Today's "Max Pain" - A Stronger Than Expected Non Farm Payrolls Report

Tyler Durden's picture

While normally quite absurd, we do have to admit that last month, Deutsche Bank's Joe LaVorgna was among the analysts closest to the final actual number, which came in far below consensus. As such we give him the benefit of the first forecast: Joe LaVorgna is expecting a headline/private payroll increase of 75k/80k respectively. The market is looking for 100k/110k. Unemployment is expected to hold at 8.2%. The irony today is that max pain is a far stronger number, which in light of some very recent economic news, can not be ruled out (see Nick Colas' discussion below): if indeed NFP rises by well over 100,000 the market will have to push back its prayer that the NEW QE will come in September into 2013 as Bernanke will not do another easing round just as the presidential election approaches. What are some others thinking? Here is what Bank of America says.

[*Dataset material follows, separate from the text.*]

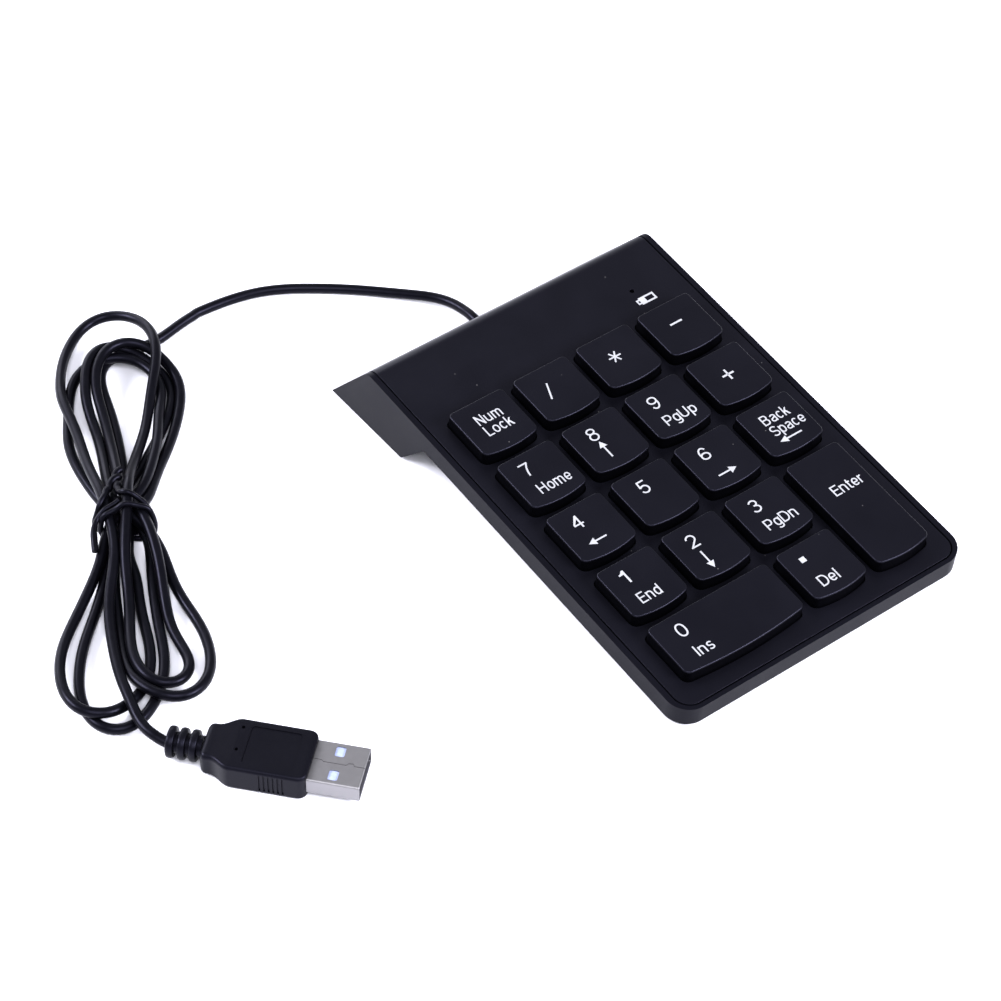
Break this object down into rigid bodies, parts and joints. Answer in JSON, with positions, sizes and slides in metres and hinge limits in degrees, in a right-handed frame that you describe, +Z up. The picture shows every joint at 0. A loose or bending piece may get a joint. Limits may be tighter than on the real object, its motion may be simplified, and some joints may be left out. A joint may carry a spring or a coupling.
{
  "type": "numeric keypad",
  "caption": "Wired low-profile numeric keypad: a wedge-shaped case with a rear foot, sprung keys with white legends, and a tied lead with a rectangular USB plug.",
  "frame": {"origin": "middle of the keypad's footprint, without its lead, on the surface it stands on", "axes": "+X to the right of the keys, +Y towards the rear where the lead leaves, +Z up"},
  "size_m": [0.193, 0.1892, 0.0195],
  "materials": {
    "case_plastic": "fine-grain moulded, near-black",
    "cover_plastic": "fine-grain moulded, near-black",
    "keycap_plastic": "fine-grain moulded, near-black, white legends",
    "inner_plastic": "plain moulded",
    "silicone": "translucent white",
    "film": "clear polyester film",
    "plate_steel": "pressed sheet",
    "wire_steel": "drawn wire",
    "board_green": "solder mask",
    "chip_black": "moulded package",
    "component_tan": "mixed small parts",
    "lamp_white": "unlit lamp",
    "clear_plastic": "smoked clear",
    "connector_white": "natural moulded",
    "screw_steel": "zinc plated",
    "screw_black": "black plated",
    "foot_rubber": "matte",
    "cord_rubber": "satin black jacket",
    "wire_red": "insulated strands",
    "tie_black": "plastic covered wire",
    "plug_plastic": "satin moulded, near-black",
    "shell_nickel": "satin nickel plate",
    "tongue_plastic": "bluish white moulded",
    "contact_gold": "gold plated"
  },
  "bodies": {
    "case": {"bottom_case": "case_plastic", "top_cover": "cover_plastic", "key_guide": "inner_plastic", "dome_sheet": "silicone", "membrane_upper": "film", "membrane_spacer": "film", "membrane_lower": "film", "support_plate": "plate_steel", "controller_board": "board_green", "controller_chip": "chip_black", "board_parts": "component_tan", "status_led": "lamp_white", "light_pipe": "clear_plastic", "tail_clamp": "inner_plastic", "cable_header": "connector_white", "board_screws": "screw_steel", "case_screws": "screw_black", "rubber_feet": "foot_rubber", "cable_grommet": "cord_rubber", "cable_inner": "cord_rubber", "header_wires": "wire_red", "cord_clamp": "inner_plastic", "cable_run": "cord_rubber", "cable_hank": "cord_rubber", "cable_tail": "cord_rubber", "twist_tie": "tie_black", "plug_relief": "cord_rubber", "plug_body": "plug_plastic", "plug_shell": "shell_nickel", "plug_tongue": "tongue_plastic", "plug_contacts": "contact_gold"},
    "key_num_lock": {"key_num_lock": "keycap_plastic"},
    "key_divide": {"key_divide": "keycap_plastic"},
    "key_multiply": {"key_multiply": "keycap_plastic"},
    "key_minus": {"key_minus": "keycap_plastic"},
    "key_7": {"key_7": "keycap_plastic"},
    "key_8": {"key_8": "keycap_plastic"},
    "key_9": {"key_9": "keycap_plastic"},
    "key_plus": {"key_plus": "keycap_plastic"},
    "key_4": {"key_4": "keycap_plastic"},
    "key_5": {"key_5": "keycap_plastic"},
    "key_6": {"key_6": "keycap_plastic"},
    "key_backspace": {"key_backspace": "keycap_plastic"},
    "key_1": {"key_1": "keycap_plastic"},
    "key_2": {"key_2": "keycap_plastic"},
    "key_3": {"key_3": "keycap_plastic"},
    "key_enter": {"key_enter": "keycap_plastic"},
    "key_0": {"key_0": "keycap_plastic"},
    "key_point": {"key_point": "keycap_plastic"},
    "stabiliser_zero": {"stabiliser_zero": "wire_steel"},
    "stabiliser_enter": {"stabiliser_enter": "wire_steel"}
  },
  "joints": [
    {"name": "key_num_lock_press", "type": "slide", "parent": "case", "child": "key_num_lock", "axis": [0, -0.1011, 0.9949], "range_m": [-0.002, 0], "stiffness_N_per_m": 180, "springref_m": 0.001, "deforming": ["dome_sheet"]},
    {"name": "key_divide_press", "type": "slide", "parent": "case", "child": "key_divide", "axis": [0, -0.1011, 0.9949], "range_m": [-0.002, 0], "stiffness_N_per_m": 180, "springref_m": 0.001, "deforming": ["dome_sheet"]},
    {"name": "key_multiply_press", "type": "slide", "parent": "case", "child": "key_multiply", "axis": [0, -0.1011, 0.9949], "range_m": [-0.002, 0], "stiffness_N_per_m": 180, "springref_m": 0.001, "deforming": ["dome_sheet"]},
    {"name": "key_minus_press", "type": "slide", "parent": "case", "child": "key_minus", "axis": [0, -0.1011, 0.9949], "range_m": [-0.002, 0], "stiffness_N_per_m": 180, "springref_m": 0.001, "deforming": ["dome_sheet"]},
    {"name": "key_7_press", "type": "slide", "parent": "case", "child": "key_7", "axis": [0, -0.1011, 0.9949], "range_m": [-0.002, 0], "stiffness_N_per_m": 180, "springref_m": 0.001, "deforming": ["dome_sheet"]},
    {"name": "key_8_press", "type": "slide", "parent": "case", "child": "key_8", "axis": [0, -0.1011, 0.9949], "range_m": [-0.002, 0], "stiffness_N_per_m": 180, "springref_m": 0.001, "deforming": ["dome_sheet"]},
    {"name": "key_9_press", "type": "slide", "parent": "case", "child": "key_9", "axis": [0, -0.1011, 0.9949], "range_m": [-0.002, 0], "stiffness_N_per_m": 180, "springref_m": 0.001, "deforming": ["dome_sheet"]},
    {"name": "key_plus_press", "type": "slide", "parent": "case", "child": "key_plus", "axis": [0, -0.1011, 0.9949], "range_m": [-0.002, 0], "stiffness_N_per_m": 180, "springref_m": 0.001, "deforming": ["dome_sheet"]},
    {"name": "key_4_press", "type": "slide", "parent": "case", "child": "key_4", "axis": [0, -0.1011, 0.9949], "range_m": [-0.002, 0], "stiffness_N_per_m": 180, "springref_m": 0.001, "deforming": ["dome_sheet"]},
    {"name": "key_5_press", "type": "slide", "parent": "case", "child": "key_5", "axis": [0, -0.1011, 0.9949], "range_m": [-0.002, 0], "stiffness_N_per_m": 180, "springref_m": 0.001, "deforming": ["dome_sheet"]},
    {"name": "key_6_press", "type": "slide", "parent": "case", "child": "key_6", "axis": [0, -0.1011, 0.9949], "range_m": [-0.002, 0], "stiffness_N_per_m": 180, "springref_m": 0.001, "deforming": ["dome_sheet"]},
    {"name": "key_backspace_press", "type": "slide", "parent": "case", "child": "key_backspace", "axis": [0, -0.1011, 0.9949], "range_m": [-0.002, 0], "stiffness_N_per_m": 180, "springref_m": 0.001, "deforming": ["dome_sheet"]},
    {"name": "key_1_press", "type": "slide", "parent": "case", "child": "key_1", "axis": [0, -0.1011, 0.9949], "range_m": [-0.002, 0], "stiffness_N_per_m": 180, "springref_m": 0.001, "deforming": ["dome_sheet"]},
    {"name": "key_2_press", "type": "slide", "parent": "case", "child": "key_2", "axis": [0, -0.1011, 0.9949], "range_m": [-0.002, 0], "stiffness_N_per_m": 180, "springref_m": 0.001, "deforming": ["dome_sheet"]},
    {"name": "key_3_press", "type": "slide", "parent": "case", "child": "key_3", "axis": [0, -0.1011, 0.9949], "range_m": [-0.002, 0], "stiffness_N_per_m": 180, "springref_m": 0.001, "deforming": ["dome_sheet"]},
    {"name": "key_enter_press", "type": "slide", "parent": "case", "child": "key_enter", "axis": [0, -0.1011, 0.9949], "range_m": [-0.002, 0], "stiffness_N_per_m": 180, "springref_m": 0.001, "deforming": ["dome_sheet"]},
    {"name": "key_0_press", "type": "slide", "parent": "case", "child": "key_0", "axis": [0, -0.1011, 0.9949], "range_m": [-0.002, 0], "stiffness_N_per_m": 180, "springref_m": 0.001, "deforming": ["dome_sheet"]},
    {"name": "key_point_press", "type": "slide", "parent": "case", "child": "key_point", "axis": [0, -0.1011, 0.9949], "range_m": [-0.002, 0], "stiffness_N_per_m": 180, "springref_m": 0.001, "deforming": ["dome_sheet"]},
    {"name": "stabiliser_zero_swing", "type": "hinge", "parent": "case", "child": "stabiliser_zero", "pos_m": [-0.019, -0.05535, 0.00657], "axis": [1, 0, 0], "range_deg": [-16.31, 0]},
    {"name": "stabiliser_enter_swing", "type": "hinge", "parent": "case", "child": "stabiliser_enter", "pos_m": [0.0269, -0.04431, 0.00769], "axis": [0, -0.9949, -0.1011], "range_deg": [-16.31, 0]}
  ],
  "couplings": [
    {"joint": "stabiliser_zero_swing", "follows": "key_0_press", "rad_per_m": 141.9},
    {"joint": "stabiliser_enter_swing", "follows": "key_enter_press", "rad_per_m": 141.9}
  ]
}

We forecast nonfarm payrolls to increase by 85,000, slightly higher than the pace of job growth in June. Initial jobless claims, which are the best leading indicator of job growth, have been noisy, given distortions from auto retooling. As such, it is difficult to get a clean measure of job cuts during the month. In addition, the ISM manufacturing and services surveys for July have yet to be released, which are an indication of how employers view employment trends. As such, there is less information available this month for forecasting payrolls. We, therefore, turn to our assessment of corporate behavior, which has appeared to turn lower. Earnings reports revealed more cautious corporations and sentiment surveys have deteriorated. 


We expect the government will continue to shed jobs. We forecast the three-month average drop of 15,000 in June. Private payrolls will, therefore, be up 100,000. In June, retail trade and health services were surprisingly weak. We, therefore, look for some bounce back in July, or perhaps a revision. Elsewhere, we expect the trend toward temporary hiring to continue. On the downside, construction hiring should remain weak and manufacturing job gains should slow, reflecting the weakening in production.


We forecast the unemployment rate to hold at 8.2%. After two months of gains in the labor force participation rate, we forecast a modest drop. This reflects discouraged workers dropping out of the labor force and the steady aging of the population. Looking further ahead, the labor force participation rate should partly reverse as the economy heals and discouraged workers return. 


With slow job growth and high unemployment, we expect wages to remain soft. We forecast average hourly earnings to only increase 0.1% mom in May, following the unexpectedly solid gain of 0.3% in June. This will push the YoY rate back down to 1.7% from 1.9%. In addition, we look for the work week to be unchanged, at 34.5.

What is curious is that for those who actually track tax withholdings, the data actually improved in the past month, confirming that if anything the likelihood is precisely of a Max Pain outcome, as more jobs are added than expected.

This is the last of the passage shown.